CLA takes the responsibility of selecting the most relevant features from the rectified character feature map produced by the character-level encoder to generate the context vector $z_c^t$.

CLA is essential as it is difficult for the recurrent RoIWarp layer to precisely crop out a small feature region that contains features only from the corresponding character. Even though RLN predict warping region perfectly, the distortion exhibited in the scene text would cause the warped feature region to include also features from neighboring characters.

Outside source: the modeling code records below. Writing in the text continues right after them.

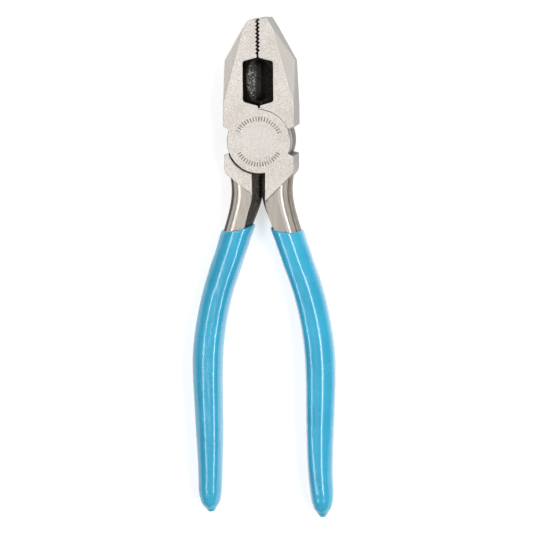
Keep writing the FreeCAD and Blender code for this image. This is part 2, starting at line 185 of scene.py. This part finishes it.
# ------------------------------------------------------------------ steel
def steel(name, side):
    """Satin ground head, darker as-forged handles, black scale in the hollows. side is the sign of X of this half's handle; 0 for the rivet."""
    k = Mat(name)
    x, y, z = (k.sep.outputs[i] for i in range(3))
    zc = k.absv(k.sub(z, HT * MM))                       # height over the mid-plane, either way
    ax = k.absv(x)
    nsep = k.t.nodes.new("ShaderNodeSeparateXYZ")
    k.link(k.co.outputs["Normal"], nsep.inputs[0])
    nx, ny, nz = (nsep.outputs[i] for i in range(3))
    upness = k.absv(nz)

    # where the black forging scale stays
    wander = k.mul(k.sub(k.noise(None, 900, 3), 0.5), 0.00030)
    depth = k.add(zc, wander)
    deep = k.mul(k.step(depth, (HT - 0.02) * MM, (HT - 0.13) * MM), k.step(zc, (HT - 0.006) * MM, (HT - 0.02) * MM))
    window = k.mul(k.mul(k.step(ax, 5.9 * MM, 5.75 * MM), k.band(y, 11.9 * MM, 30.9 * MM, 0.05 * MM)), deep)
    split = k.mul(k.mul(k.step(ax, 1.25 * MM, 1.10 * MM), k.step(y, 30.3 * MM, 30.6 * MM)),
                  k.mul(k.step(zc, (HT - 0.02) * MM, (HT - 0.09) * MM), k.step(k.absv(ny), 0.985, 0.97)))
    parts = [window, split]
    if side:
        inward = k.mul(nx, -float(side))
        wall = k.mul(k.step(inward, 0.16, 0.30), k.step(y, -11.0 * MM, -12.2 * MM))
        wall = k.mul(wall, k.step(k.mul(x, float(side)), 13.5 * MM, 12.5 * MM))
        notch = k.mul(k.step(k.mul(x, float(side)), 3.2 * MM, 2.9 * MM), k.mul(k.step(y, -11.2 * MM, -12.0 * MM), k.step(y, -23.0 * MM, -21.0 * MM)))
        notch = k.mul(notch, k.step(zc, 5.7 * MM, 5.45 * MM))
        # the pocket where the other half's disc runs under the shoulder
        px, py = k.sub(k.mul(x, float(side)), 12.1 * MM), k.sub(y, -4.5 * MM)
        pocket = k.step(k.math("SQRT", k.add(k.mul(px, px), k.mul(py, py))), 1.35 * MM, 1.0 * MM)
        pocket = k.mul(pocket, k.mul(k.step(upness, 0.97, 0.9), k.step(k.absv(nx), 0.97, 0.9)))
        parts += [wall, notch, pocket]
    # the lap line round the joint, and the seats
    r = k.math("SQRT", k.add(k.mul(x, x), k.mul(y, y)))
    lap = k.mul(k.step(zc, 0.62 * MM, 0.42 * MM), k.mul(k.step(r, 9.0 * MM, 10.0 * MM), k.step(r, 13.4 * MM, 12.9 * MM)))
    lap = k.mul(lap, k.step(k.absv(y), 12.2 * MM, 12.0 * MM))
    parts.append(lap)
    black = parts[0]
    for p in parts[1:]:
        black = k.high(black, p)

    # as-forged handles below the ground head
    flat = k.mul(k.step(upness, 0.985, 0.999), k.step(zc, (HT - 0.05) * MM, (HT - 0.02) * MM))
    forged = k.mul(k.step(y, -10.5 * MM, -12.5 * MM), k.sub(1.0, flat))
    # the trimmed parting band round the middle of the handle, and painted shade along the concave corner above it
    outward = k.step(k.mul(nx, float(side or 1)), -0.2, 0.1)
    low_band = k.mul(k.mul(forged, k.step(zc, 2.78 * MM, 2.64 * MM)), outward)
    corner_shade = k.mul(k.mul(forged, k.band(zc, 2.62 * MM, 2.90 * MM, 0.12 * MM)), outward)

    # grain: belt-ground along the tool, over a fine all-round tooth
    along = k.noise(k.scaled(1, 0.045, 1), 5200, 3, 0.6)
    fine = k.noise(None, 3000, 4, 0.65)
    mid = k.noise(None, 620, 3, 0.6)
    broad = k.noise(None, 75, 2, 0.5)
    cross = k.noise(k.scaled(0.06, 1, 1, rot=(0, 0, 0.35)), 3600, 2, 0.6)

    # colours
    ground = k.mix(k.step(broad, 0.25, 0.75), (0.572, 0.530, 0.488), (0.652, 0.611, 0.570))
    ground = k.mix(k.step(fine, 0.34, 0.68), k.mix(0.17, ground, (0.30, 0.27, 0.245)), ground)
    ground = k.mix(k.mul(k.step(k.noise(None, 2500, 2, 0.7), 0.53, 0.68), 0.62), ground, (0.93, 0.90, 0.87))
    ground = k.mix(k.mul(k.step(k.noise(None, 2100, 3, 0.7), 0.49, 0.36), 0.85), ground, (0.43, 0.39, 0.355))
    ground = k.mix(k.mul(k.step(along, 0.50, 0.72), 0.12), ground, (0.42, 0.39, 0.36))
    streak = k.noise(k.scaled(1, 0.12, 1), 900, 3, 0.6)
    rawc = k.mix(k.step(streak, 0.3, 0.7), (0.372, 0.337, 0.300), (0.437, 0.398, 0.359))
    rawc = k.mix(k.mul(k.step(fine, 0.50, 0.66), 0.25), rawc, (0.36, 0.32, 0.28))
    # painted highlight: the rounded outer shoulder of each handle painted lighter, as a broad highlight
    shoulder_highlight = k.mul(k.mul(k.band(upness, 0.72, 0.9990, 0.0006), k.step(zc, 4.2 * MM, 4.7 * MM)), k.mul(forged, k.step(k.mul(nx, float(side or 1)), 0.01, 0.04)))
    rawc = k.mix(k.mul(shoulder_highlight, 0.70), rawc, (0.70, 0.655, 0.605))
    rawc = k.mix(k.mul(low_band, 0.8), rawc, k.mix(k.step(mid, 0.3, 0.7), (0.222, 0.192, 0.158), (0.275, 0.240, 0.202)))
    rawc = k.mix(k.mul(corner_shade, 0.80), rawc, (0.105, 0.086, 0.072))
    bright = k.mix(forged, ground, rawc)
    # brown oxide in the low places
    if not side:
        bright = k.mix(0.30, bright, (0.600, 0.575, 0.565))
    stain = k.mul(k.step(k.noise(None, 210, 4, 0.6), 0.56, 0.74), 0.10)
    bright = k.mix(stain, bright, (0.36, 0.28, 0.21))
    scale_c = k.mix(k.step(k.noise(None, 1100, 4, 0.7), 0.42, 0.70), (0.0045, 0.0033, 0.0022), (0.0150, 0.0115, 0.0082))
    # painted light on the head's bevel facets: lighter colour, stronger on the rear half (0.92) than on the front half
    # (0.42)
    facet_light = k.mul(k.mul(k.band(upness, 0.64, 0.78, 0.03), k.step(y, 10.0 * MM, 11.5 * MM)), k.sub(1.0, window))
    bright = k.mix(k.mul(facet_light, 0.42 if side > 0 else 0.92), bright, (0.85, 0.80, 0.755))
    # painted shade: the side walls of the head, picked by their sideways normals, painted darker grey than the face
    sidewall_shade = k.mul(k.mul(k.step(upness, 0.45, 0.15), k.sub(1.0, forged)), 0.85)
    bright = k.mix(sidewall_shade, bright, k.mix(k.step(mid, 0.3, 0.7), (0.252, 0.247, 0.237), (0.312, 0.306, 0.294)))
    # grime in the stamped marks
    mark = k.mul(k.mul(k.step(zc, (HT - 0.03) * MM, (HT - 0.10) * MM), k.band(r, 7.2 * MM, 9.5 * MM, 0.1 * MM)), k.step(zc, (HT - 0.6) * MM, (HT - 0.5) * MM))
    worn = k.step(k.noise(None, 420, 3, 0.6), 0.30, 0.60)
    bright = k.mix(k.mul(mark, k.mixf(worn, 0.60, 0.95)), bright, (0.135, 0.108, 0.090))
    # the disc's rim wall painted darker along both its edges, and over the wall of the other half's disc
    rimwall = k.mul(k.mul(k.step(r, 11.0 * MM, 11.3 * MM), k.step(r, 12.4 * MM, 12.1 * MM)), k.mul(k.step(upness, 0.9, 0.6), k.step(k.absv(y), 6.2 * MM, 5.6 * MM)))
    rim_edge_bands = k.high(k.step(zc, 5.3 * MM, 6.1 * MM), k.step(zc, 1.9 * MM, 0.9 * MM))
    far = k.step(k.mul(x, -float(side or 1)), 0.0, 1.0 * MM)
    bright = k.mix(k.mul(rimwall, k.high(k.mul(rim_edge_bands, 0.85), k.mul(far, 0.70))), bright, (0.085, 0.078, 0.072))
    # painted shade packed along the lower left seat, on the land beside it, widening the dark gap there
    seat_shade = k.mul(k.mul(k.band(r, 12.0 * MM, 12.32 * MM, 0.08 * MM), k.step(k.mul(k.sub(z, HT * MM), -float(side or 1)), (HT - 0.5) * MM, (HT - 0.3) * MM)),
                 k.mul(k.step(k.mul(x, float(side or 1)), 0.5 * MM, 2.5 * MM), k.step(y, -4.6 * MM, -5.6 * MM)))
    bright = k.mix(k.mul(seat_shade, 0.80 if side else 0.0), bright, (0.12, 0.10, 0.085))
    sweep = k.mul(k.step(ax, 9.0 * MM, 10.0 * MM), k.mul(k.step(y, -3.0 * MM, -4.0 * MM), k.step(y, -9.0 * MM, -7.0 * MM)))
    bright = k.mix(k.mul(sweep, k.mul(k.step(upness, 0.9, 0.6), 0.18)), bright, (0.16, 0.14, 0.125))
    # the knife bevel of each jaw: a painted highlight in a D, lighter scale with bright painted glints on metallic
    # flecks, strongest on one face of each half
    dx, dy = k.mul(k.sub(ax, 1.5 * MM), 1 / 3.7), k.mul(k.sub(y, 22.0 * MM), 1 / 7.6)
    dee_highlight = k.step(k.math("SQRT", k.add(k.mul(dx, dx), k.mul(dy, dy))), 1.04 * MM, 0.86 * MM)
    dee_highlight = k.mul(dee_highlight, k.step(ax, 1.3 * MM, 2.1 * MM))
    dee_lit_face = k.step(k.mul(k.sub(z, HT * MM), float(side or 1)), -0.1 * MM, 0.1 * MM)
    fleck_glints = k.mul(k.mul(k.step(k.noise(None, 1500, 2, 0.8), 0.50, 0.62), window), k.mul(dee_highlight, k.mixf(dee_lit_face, 0.15, 1.0)))
    scale_c = k.mix(k.mul(k.mul(dee_highlight, window), k.mixf(dee_lit_face, 0.1, 0.7)), scale_c, (0.030, 0.027, 0.024))
    scale_c = k.mix(k.mul(fleck_glints, 0.85), scale_c, (0.27, 0.26, 0.25))
    scale_c = k.mix(k.sub(1.0, window), scale_c, k.mix(k.step(mid, 0.3, 0.7), (0.036, 0.029, 0.024), (0.110, 0.092, 0.078)))
    color = k.mix(black, bright, scale_c)

    # edges rubbed bright, partly real wear and partly a painted highlight along every edge
    bev = k.t.nodes.new("ShaderNodeBevel")
    bev.samples = 4
    bev.inputs["Radius"].default_value = 0.22 * MM
    geo = k.t.nodes.new("ShaderNodeNewGeometry")
    dot = k.t.nodes.new("ShaderNodeVectorMath")
    dot.operation = "DOT_PRODUCT"
    k.link(bev.outputs[0], dot.inputs[0])
    k.link(geo.outputs["Normal"], dot.inputs[1])
    edge_wear_highlight = k.mul(k.step(dot.outputs["Value"], 0.985, 0.86), k.mul(k.sub(1.0, black), k.sub(1.0, k.high(low_band, corner_shade))))
    color = k.mix(k.mul(edge_wear_highlight, 0.35), color, (0.93, 0.91, 0.89))

    rough = k.mixf(k.step(fine, 0.3, 0.7), 0.40, 0.50)
    rough = k.mixf(forged, rough, k.mixf(k.step(mid, 0.3, 0.7), 0.40, 0.47))
    rough = k.mixf(low_band, rough, 0.55)
    rough = k.mixf(k.mul(edge_wear_highlight, 0.6), rough, 0.27)
    rough = k.mixf(black, rough, k.mixf(k.step(k.noise(None, 1700, 2), 0.4, 0.65), 0.62, 0.34))
    metal = k.mixf(black, 1.0, k.mixf(fleck_glints, k.mixf(window, 0.30, 0.72), 1.0))

    # relief
    gh = k.add(k.mul(along, 0.6), k.add(k.mul(fine, 0.55), k.mul(cross, 0.15)))
    bh = k.add(k.mul(k.voronoi(None, 1500), 0.55), k.mul(k.noise(None, 1400, 4, 0.65), 0.9))
    n1 = k.bump(gh, k.mixf(black, k.mixf(forged, 0.40, 0.16), 0.0), 0.00004)
    n2 = k.bump(k.noise(k.scaled(1, 0.25, 1), 300, 3, 0.5), k.mixf(forged, 0.02, 0.10), 0.00020, n1)
    n3 = k.bump(bh, k.mul(black, 0.85), 0.00022, n2)
    k.shader(color, rough, metal, n3)
    return k.m


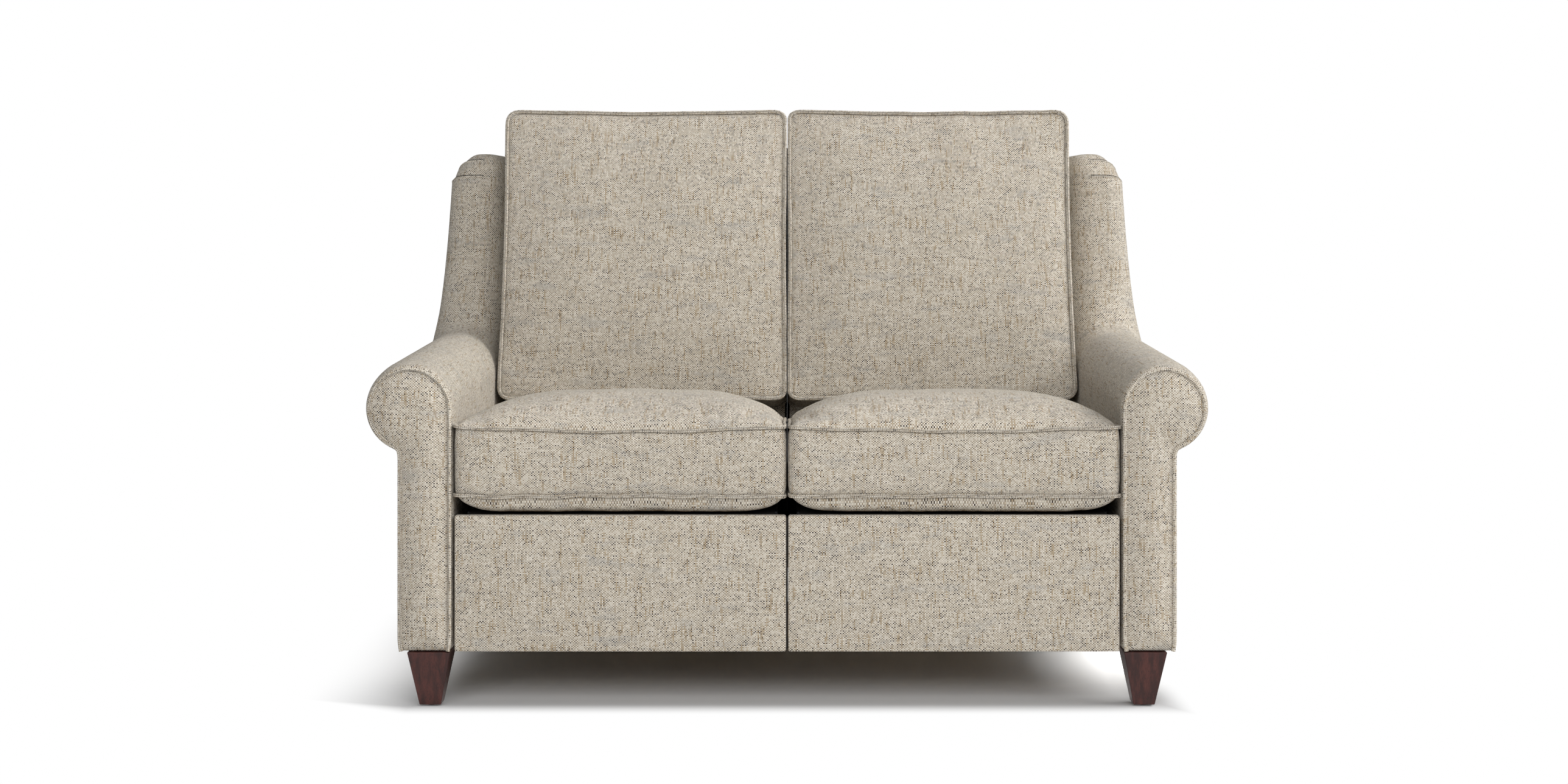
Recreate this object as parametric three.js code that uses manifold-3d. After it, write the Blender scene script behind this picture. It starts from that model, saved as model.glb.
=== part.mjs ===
// A high back settee for two, with rolled arms that sweep up into wings.
// Each seat slides forward as its back reclines between the wings, and each has
// a footrest that folds out from under it. Millimetres, +Z up, front towards -Y.
// The origin is on the floor, under the middle of the settee.

import * as THREE from 'three';
import { mergeVertices } from 'three/addons/utils/BufferGeometryUtils.js';
import Module from 'manifold-3d';

// Overall depth, and how it is shared out from the rear
const overallDepth = 965;
const rearLean = 65;
const armRearInset = 45;
const hingeFromRear = 305;

// Fits between pieces
const fitGap = 0.3;
const runningGap = 0.5;
const weldTolerance = 0.0005;
const cutOverrun = 2;

// Seat cushion, which sets the width of each place
const cushionWidth = 584;
const cushionSetback = 5;
const cushionMeet = 6;
const centreGap = 6;
const armGap = 4;
const cushionBottom = 343;
const seatBelly = 33;
const seatBoxing = 117;
const seatCrown = 42;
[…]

From experiment, the Authors find that features from neighboring characters and cluttered background would mislead the update of the parameters during the training procedure if they do not employ CLA, and this would prevent them from training Char-Net in an end-to-end manner.

# LSTM-based Decoder

• This recurrently predicts the ground truth labelling $y$ using LSTM layer.
$\mathbf{h}^{t}=\operatorname{LSTM}\left(\mathbf{h}^{t-1}, \mathbf{o}^{t-1}, \mathbf{z}_{c}^{t}\right) \qquad \qquad (1)$ $p\left(y^{t} | \mathbf{h}^{t-1}, \mathbf{o}^{t-1}, \mathbf{z}_{c}^{t}\right)=\operatorname{Soft} \operatorname{Max}\left(\mathbf{W}_{y} \mathbf{h}^{t}\right) \qquad \qquad (2)$
• $L$: set of labels
• $h^{t-1}$, $h^t$: previous, current hidden states
• $W_y$: parameter matrix
• $y^t$: label of the current predicted character
• $o^{t-1}$: one hot encoding of the previously predicted character. implicitly introduces a (learned) language model to assist the prediction of each character.
$p(\mathbf{y} | \mathbf{I})=\prod_{t=1}^{T+1} p\left(y^{t} | \mathbf{h}^{t-1}, \mathbf{o}^{t-1}, \mathbf{z}_{c}^{t}\right) \qquad \qquad (3)$

In the training process, we minimize the sum of the negative log-likelihood of Eq. (2) over the whole training dataset. During testing, we directly pick the label with the highest probability in Eq. (3) as the output in each decoding step.